Fails to OCR file that CLI Tesseract handles perfectly
noahsilverman opened this issue · 2 comments
noahsilverman commented
This text is generated based on
ISSUE_TEMPLATE.md
. The issue reporter must read and remove this block before submitting.
Summary
- I'm attempting to OCR some digits from a small image. Calling Tesseract from the CLI works perfectly.
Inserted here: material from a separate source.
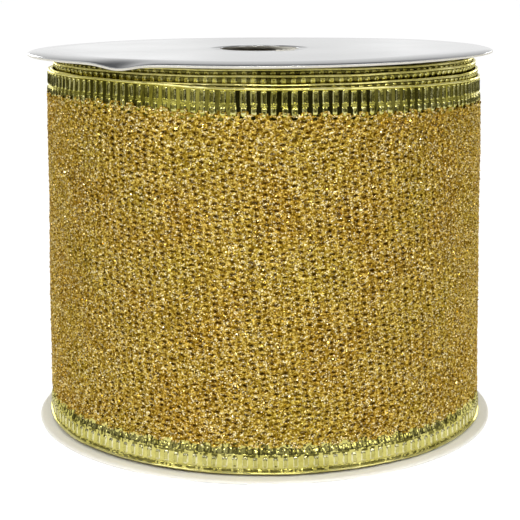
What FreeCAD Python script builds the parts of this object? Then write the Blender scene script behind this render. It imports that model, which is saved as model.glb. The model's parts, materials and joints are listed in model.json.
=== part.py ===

However, if I use the gosseract library within Go, it returns an empty string.
Reproducibility
tesseract --psm 13 img.jpg -
1234567
package main
import (
"fmt"
"github.com/otiai10/gosseract/v2
)
func main() {
client := gosseract.NewClient()
defer client.Close()
err := client.SetLanguage("eng")
if err != nil {
fmt.Println(err)
}
err = client.SetPageSegMode(13)
if err != nil {
fmt.Println(err)
}
err = client.SetImage("img.jpg")
if err != nil {
fmt.Println(err)
}
text, err := client.Text()
if err != nil {
fmt.Println(err)
}
fmt.Println(text)
}
Environment
uname -a
Darwin MacBook-Pro.local 22.5.0 Darwin Kernel Version 22.5.0
go version
go version go1.20.7 darwin/arm64
tesseract --version
tesseract 5.3.2
leptonica-1.82.0
libgif 5.2.1 : libjpeg 8d (libjpeg-turbo 2.1.5.1) : libpng 1.6.40 : libtiff 4.5.1 : zlib 1.2.11 : libwebp 1.3.1 : libopenjp2 2.5.0
Found NEON
Found libarchive 3.6.2 zlib/1.2.11 liblzma/5.4.1 bz2lib/1.0.8 liblz4/1.9.4 libzstd/1.5.4
Found libcurl/7.88.1 SecureTransport (LibreSSL/3.3.6) zlib/1.2.11 nghttp2/1.51.0
otiai10 commented
@noahsilverman Is it possible to share the image file with me?
rubiojr commented
Faced a similar problem too. Turned out to be image orientation in my case. Rotating the image fixed the issue for me. Is the tesseract CLI able to detect orientation automatically and auto-rotate the image for us?